High Field Structural Transition of Vortex Lattice Observed in Single Crystals of HgBa$_{2}$CuO$_{4+\delta}$

Vortex dynamics in HgBa$_{2}$CuO$_{4+\delta}$ changes at a temperature $T_{v}(H)$ corresponding to the formation of a vortex lattice (VL) in a field $H$. Above this onset temperature, the spatial fluctuations of local magnetic fields due to vortex supercurrents are motionally averaged to zero. Below $T_{v}$ the local field distribution is quasi-static.

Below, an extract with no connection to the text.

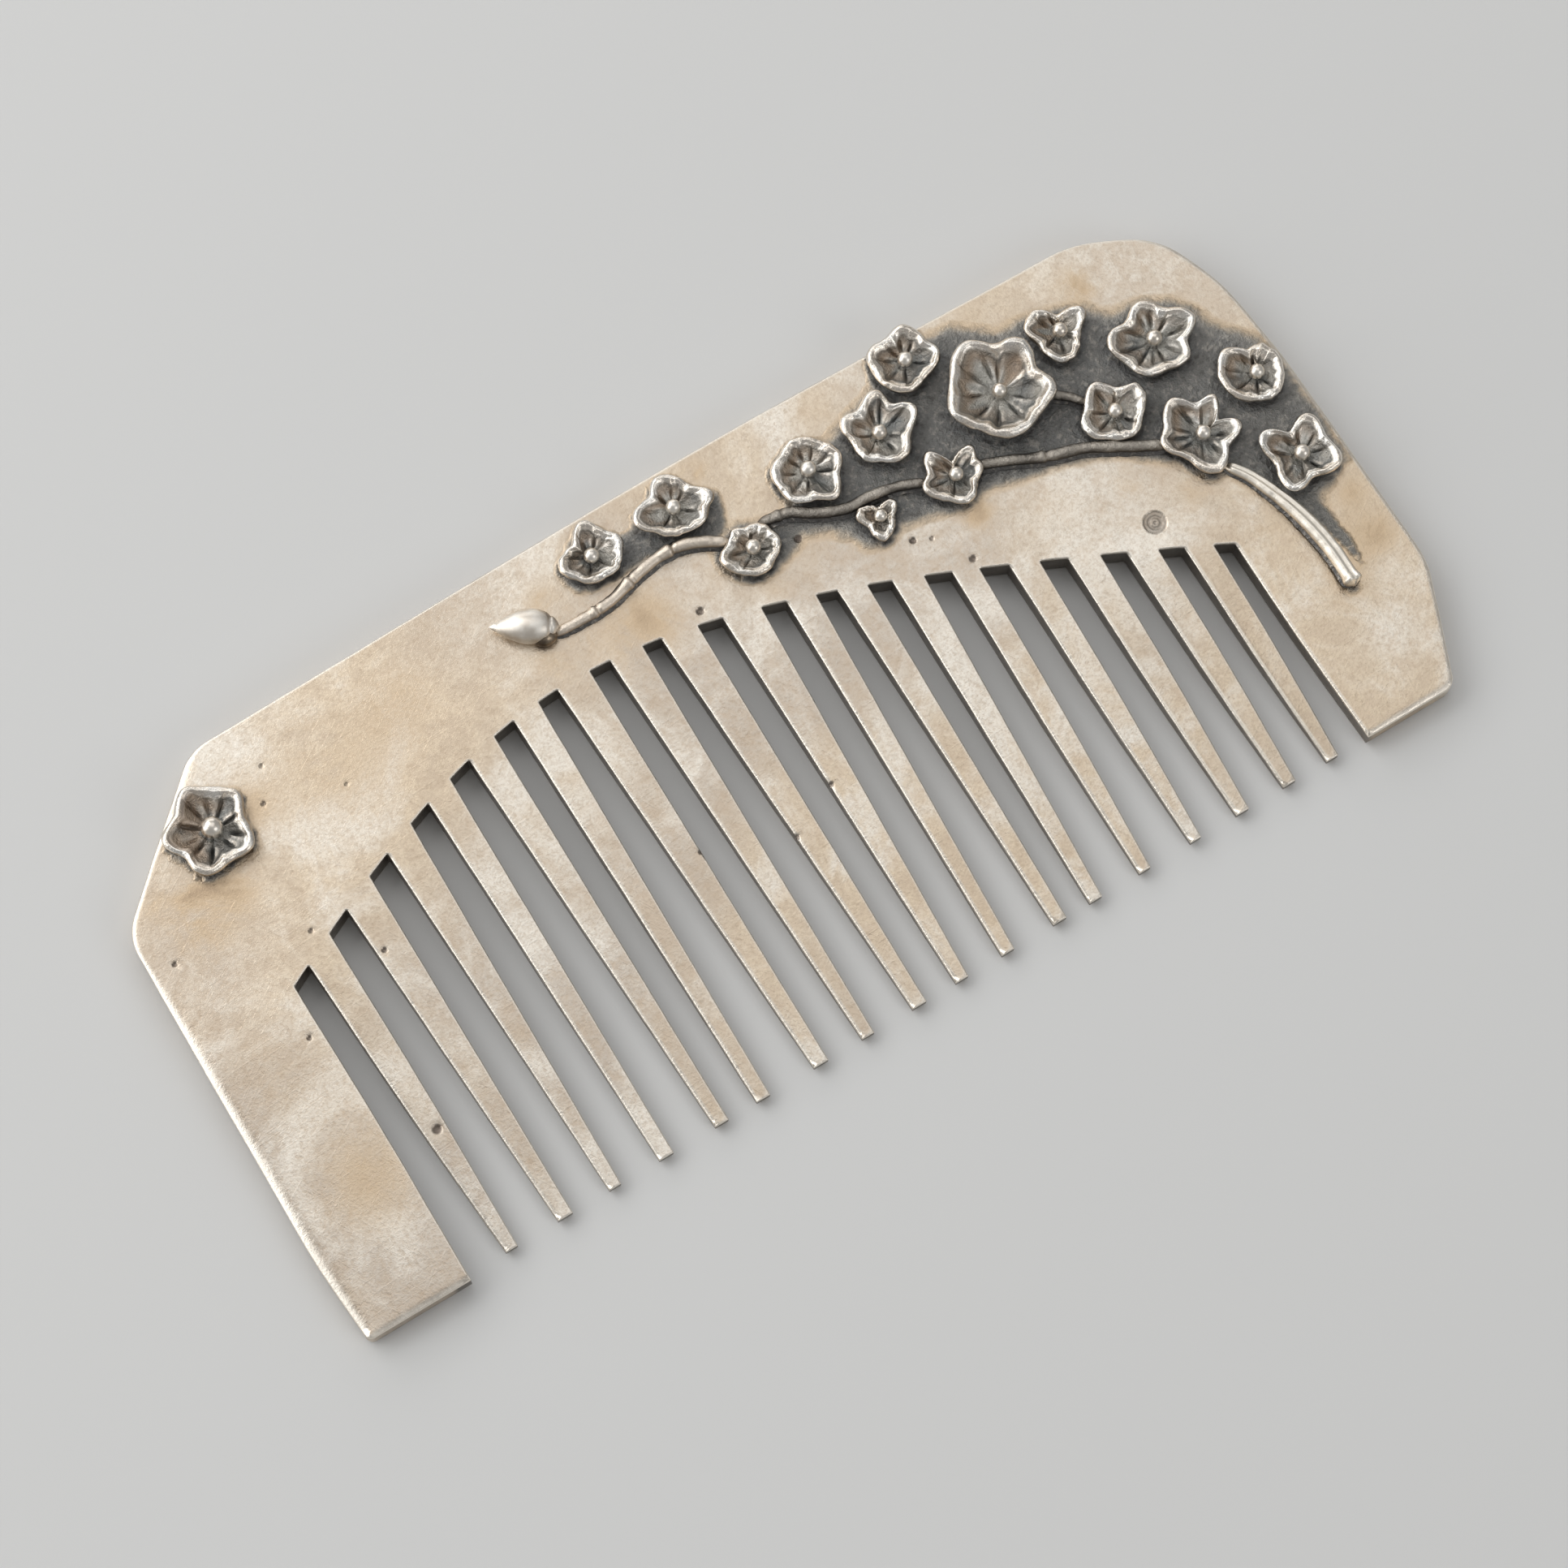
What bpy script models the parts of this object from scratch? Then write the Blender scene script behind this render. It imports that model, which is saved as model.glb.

This change in the vortex timescale is marked by a small enhancement in the transverse relaxation rate and appearance of a characteristic NMR spectral lineshape due to the presence of VL. The $T_{v}$ was measured using relaxation measurements for three samples, two underdoped with $T_{c}$ = 87 and 79 K and one overdoped with $T_{c}$ = 78 K. We present our results from $^{17}$O NMR at the apical oxygen site as a function of external magnetic field up to 30 T. The vortex lineshape contribution can be separated from inhomogeneous broadening by deconvolution with the normal state spectra. We fit the spectra below $T_{v}$(H) to the field distribution of an idealized VL from Ginzburg-Landau theory to determine the VL symmetry, penetration depth, and coherence length and find evidence of a VL structural transition in high magnetic field.